We have seen that under the threat of the Illyrian invasion ca. 392, Amyntas had ceded borderlands in the northern Chalcidice to the Olynthians in the hope or expectation of Olynthian aid, which either failed to materialize or was ineffective, as Amyntas was in fact driven out of Macedonia by the Illyrians. Restored to power in Macedonia by his Thessalian allies, Amyntas made a treaty with the Olynthian League, part of which survives in an inscription: both parties agreed to help each other against future attacks, and both agreed not to make any deals with three named Greek cities in the region (Acanthus, Mende, Amphipolis) or the Bottiaeans, without the other party’s consent; in addition the Chalcidians of the League received certain rights to import timber and pitch from Macedonia.

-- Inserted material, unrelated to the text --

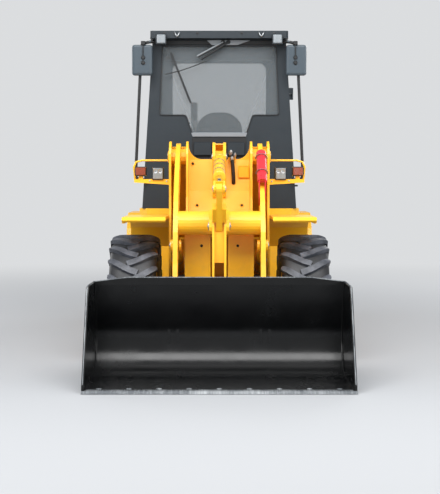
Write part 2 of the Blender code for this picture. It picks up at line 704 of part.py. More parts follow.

The treaty seemed to favor the Olynthian League, and the Olynthians continued, as Diodorus tells us, to control and enjoy the revenues of the land that Amyntas had ceded under Illyrian pressure back in 392. When Amyntas now, in about 384/3, feeling more secure in Macedonia, attempted to redress the balance of power with the Olynthians and win back the ceded territory, the Olynthians responded by driving Amyntas out of eastern Macedonia and capturing various Macedonian towns including the new capital Pella, already the largest city in Macedonia. All this is reported by Xenophon, who alleges that by late 383 Amyntas had effectively lost control of his kingdom (Hellenica 5.2.12–13; 5.2.38).